Friday's decision concerns three California facilities where Lockheed Propulsion Co. researched and built "state-of-the-art solid propellant rocket technologies" from 1954 to 1975 to support several of the country's Cold War space programs, including the Vanguard satellite and the Apollo lunar missions.

A 500-acre facility in Redlands was one such site, as were the 9,100-acre Potrero Canyon facility and the 2,500 acre facility at LaBorde Canyon.

Lockheed initially disposed of waste propellant, waste solvents and scrapped motors by piping them to concrete-lined pits where the liquids evaporated, leaving behind large piles of sludge.
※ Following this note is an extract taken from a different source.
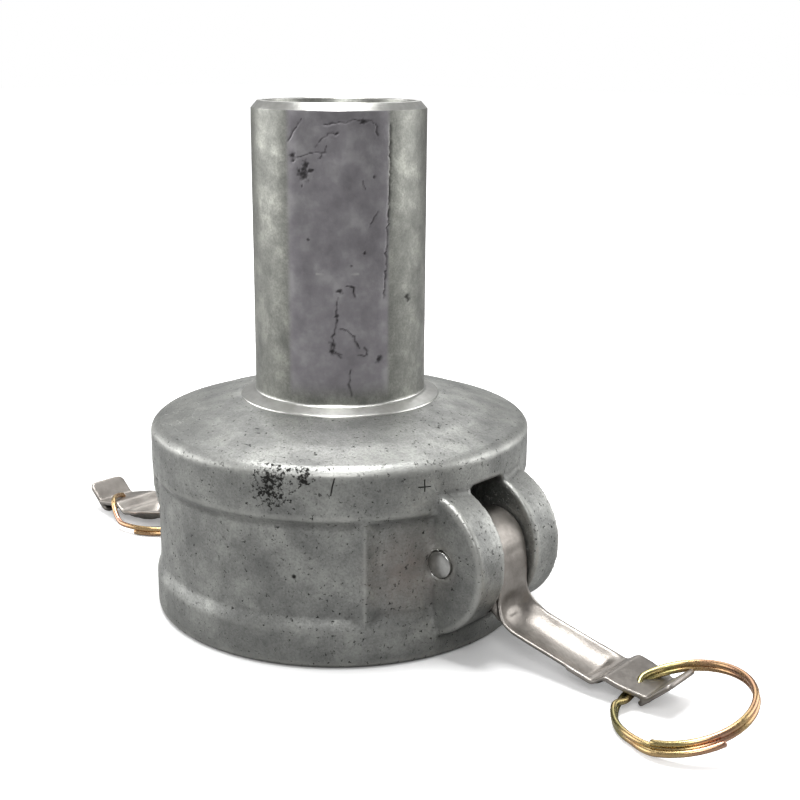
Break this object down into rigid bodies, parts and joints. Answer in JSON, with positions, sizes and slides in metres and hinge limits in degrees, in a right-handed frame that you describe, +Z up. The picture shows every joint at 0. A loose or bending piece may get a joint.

Later, the company burned wastes in burn pits or disposed of them in the Mojave Desert at Camp Irwin, now known as Fort Irwin, according to court records.

Several chemicals percolated through the soil, however, and contaminated the groundwater near the facilities. Trichloroethylene, a possible human carcinogen, and perchlorate, which inhibits iodide uptake in humans when ingested and decreases thyroid hormone production, are two such chemicals.

Lockheed has already spent around $287 million to clean up the sites and estimates future response costs at an additional $124 million, court records show.

A September 2000 agreement with the Defense Contract Management Agency allowed Lockheed to collect indirect costs for environmental response at discontinued sites, including the three facilities at issue.

This agreement has allowed Lockheed to recover around $208 million of response costs through indirect charges for goods and services to its defense contracts.

In July 2008, the company sued the government to directly recover those damages under the Comprehensive Environmental Response, Compensation and Liability Act, or CERCLA.

The government filed its own CERCLA claim in response, seeking equitable allocation of response costs between the parties for the sites. It also argued that the 2000 deal bars Lockheed from recovering response costs it had already indirectly recovered.

A federal judge ruled in 2014 that Lockheed must bear 100 percent liability for past response costs, but that the U.S. government must pay between 19 and 29 percent of future cleanup costs at the three California facilities.

The government did not dispute the allocation of costs on appeal, but argued that the parties' agreed-upon CERCLA reimbursement method required the government to pay double.

The government has already paid out $208 million via contract overhead — well over its 29 percent share of $124 million in estimated future costs. If past costs are added in, the estimated total cost of the cleanup is $411 million. The government says it has already paid over half this figure.

But the D.C. Circuit said in an opinion filed Friday that it is "powerless to shift Lockheed's share of the removal costs from the taxpayer back onto the company,"

"The reason the government will end up paying far more than its own 19 to 29 percent share of future costs is that it voluntarily agreed to let Lockheed pass through its share," Judge Nina Pillard wrote for a three-judge panel. "Given the government's decision to enter the billing agreement to reimburse Lockheed's share of cleanup costs together with its CERCLA liability setting its own share, the only portion of the cleanup bill the government will not foot is the relatively small portion paid by Lockheed's other customers." (Emphasis in original).

The panel said it could not "save the government from the natural and probable consequences of its own conduct."